**Dataset section:**
□ □ □
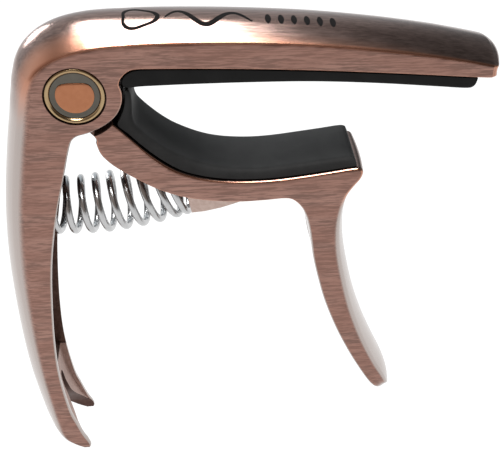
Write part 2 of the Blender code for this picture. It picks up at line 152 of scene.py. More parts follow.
def solid(name, points, faces, sharp=35):
    """A closed piece from millimetre points about the hinge, smooth except at sharp edges."""
    mesh = bpy.data.meshes.new(name)
    mesh.from_pydata([tuple(HINGE + Vector(p) * MM) for p in points], [], faces)
    obj = bpy.data.objects.new(name, mesh)
    bpy.context.scene.collection.objects.link(obj)
    finish_faces(obj, sharp)
    return obj


def finish_faces(obj, sharp):
    """Turn faces outwards and shade them smooth except at sharp edges."""
    bm = bmesh.new()
    bm.from_mesh(obj.data)
    bmesh.ops.remove_doubles(bm, verts=bm.verts, dist=1e-7)
    bmesh.ops.recalc_face_normals(bm, faces=bm.faces)
    for edge in bm.edges:
        edge.smooth = len(edge.link_faces) == 2 and edge.calc_face_angle(0) < math.radians(sharp)
    for face in bm.faces:
        face.smooth = True
    bm.to_mesh(obj.data)
    bm.free()


def skin(name, columns, sharp=35):
    """Closed body whose rings run across the columns, with flat ends."""
    grid = np.stack(columns, 1)
    rings, size = grid.shape[:2]
    faces = []
    for r in range(rings - 1):
        for k in range(size):
            n = (k + 1) % size
            faces.append((r * size + k, r * size + n, (r + 1) * size + n, (r + 1) * size + k))
    faces.append(tuple(range(size)))
    faces.append(tuple((rings - 1) * size + k for k in range(size)))
    return solid(name, grid.reshape(-1, 3).tolist(), faces, sharp)


def casting(name, line, steps, rim):
    """Flat-sided casting with a crowned back, a softened crease and a rounded inner rim."""
    rows = flow(line, steps)
    outer, inner = rows[:, 0:2], rows[:, 2:4]
    back, belly = away(outer, inner), away(inner, outer)
    gap = np.linalg.norm(outer - inner, axis=1)
    crown, half = rows[:, 4], np.minimum(rows[:, 5], HALF_WIDTH)
    soft = np.minimum(np.minimum(rows[:, 6], gap * 0.3), half * 0.3)
    rim = np.minimum(np.minimum(rim, gap * 0.25), half * 0.25)

    def column(base, normal, height, y):
        flat = base + normal * height[:, None]
        return np.stack([flat[:, 0], y, flat[:, 1]], 1)

    columns = [column(inner, belly, rim * 0, -(half - rim * 1.5))]
    for angle in np.radians([0, 22.5, 45, 67.5, 90]):
        reach = half - rim + rim * np.sin(angle)
        columns.append(column(inner, -belly, rim * (1 - np.cos(angle)), -reach))
    columns.append(column(inner, -belly, rim * 1.4, -half))
    columns.append(column(outer, -back, soft * 1.2, -half))
    start = 1 - soft / half
    for b in np.linspace(0, 1, 7):
        y = half * ((1 - b) ** 2 + 2 * b * (1 - b) + b * b * start)
        lift = -soft * (1 - b) ** 2 + b * b * crown * (1 - start ** 2)
        columns.append(column(outer, back, lift, -y))
    for share in (0.97, 0.9, 0.8, 0.68, 0.55, 0.42, 0.28, 0.14):
        t = start * share
        columns.append(column(outer, back, crown * (1 - t * t), -half * t))
    columns.append(column(outer, back, crown, half * 0))
    columns += [c * (1, -1, 1) for c in reversed(columns[:-1])]
    return skin(name, columns)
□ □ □
**Problem details:** Return the whole listing exactly.

**Written answer:**
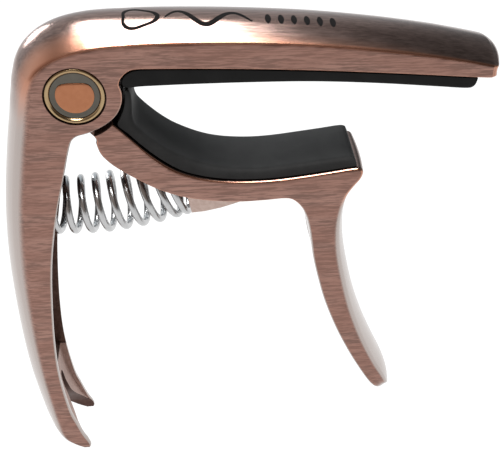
Write part 2 of the Blender code for this picture. It picks up at line 152 of scene.py. More parts follow.
def solid(name, points, faces, sharp=35):
    """A closed piece from millimetre points about the hinge, smooth except at sharp edges."""
    mesh = bpy.data.meshes.new(name)
    mesh.from_pydata([tuple(HINGE + Vector(p) * MM) for p in points], [], faces)
    obj = bpy.data.objects.new(name, mesh)
    bpy.context.scene.collection.objects.link(obj)
    finish_faces(obj, sharp)
    return obj


def finish_faces(obj, sharp):
    """Turn faces outwards and shade them smooth except at sharp edges."""
    bm = bmesh.new()
    bm.from_mesh(obj.data)
    bmesh.ops.remove_doubles(bm, verts=bm.verts, dist=1e-7)
    bmesh.ops.recalc_face_normals(bm, faces=bm.faces)
    for edge in bm.edges:
        edge.smooth = len(edge.link_faces) == 2 and edge.calc_face_angle(0) < math.radians(sharp)
    for face in bm.faces:
        face.smooth = True
    bm.to_mesh(obj.data)
    bm.free()


def skin(name, columns, sharp=35):
    """Closed body whose rings run across the columns, with flat ends."""
    grid = np.stack(columns, 1)
    rings, size = grid.shape[:2]
    faces = []
    for r in range(rings - 1):
        for k in range(size):
            n = (k + 1) % size
            faces.append((r * size + k, r * size + n, (r + 1) * size + n, (r + 1) * size + k))
    faces.append(tuple(range(size)))
    faces.append(tuple((rings - 1) * size + k for k in range(size)))
    return solid(name, grid.reshape(-1, 3).tolist(), faces, sharp)


def casting(name, line, steps, rim):
    """Flat-sided casting with a crowned back, a softened crease and a rounded inner rim."""
    rows = flow(line, steps)
    outer, inner = rows[:, 0:2], rows[:, 2:4]
    back, belly = away(outer, inner), away(inner, outer)
    gap = np.linalg.norm(outer - inner, axis=1)
    crown, half = rows[:, 4], np.minimum(rows[:, 5], HALF_WIDTH)
    soft = np.minimum(np.minimum(rows[:, 6], gap * 0.3), half * 0.3)
    rim = np.minimum(np.minimum(rim, gap * 0.25), half * 0.25)

    def column(base, normal, height, y):
        flat = base + normal * height[:, None]
        return np.stack([flat[:, 0], y, flat[:, 1]], 1)

    columns = [column(inner, belly, rim * 0, -(half - rim * 1.5))]
    for angle in np.radians([0, 22.5, 45, 67.5, 90]):
        reach = half - rim + rim * np.sin(angle)
        columns.append(column(inner, -belly, rim * (1 - np.cos(angle)), -reach))
    columns.append(column(inner, -belly, rim * 1.4, -half))
    columns.append(column(outer, -back, soft * 1.2, -half))
    start = 1 - soft / half
    for b in np.linspace(0, 1, 7):
        y = half * ((1 - b) ** 2 + 2 * b * (1 - b) + b * b * start)
        lift = -soft * (1 - b) ** 2 + b * b * crown * (1 - start ** 2)
        columns.append(column(outer, back, lift, -y))
    for share in (0.97, 0.9, 0.8, 0.68, 0.55, 0.42, 0.28, 0.14):
        t = start * share
        columns.append(column(outer, back, crown * (1 - t * t), -half * t))
    columns.append(column(outer, back, crown, half * 0))
    columns += [c * (1, -1, 1) for c in reversed(columns[:-1])]
    return skin(name, columns)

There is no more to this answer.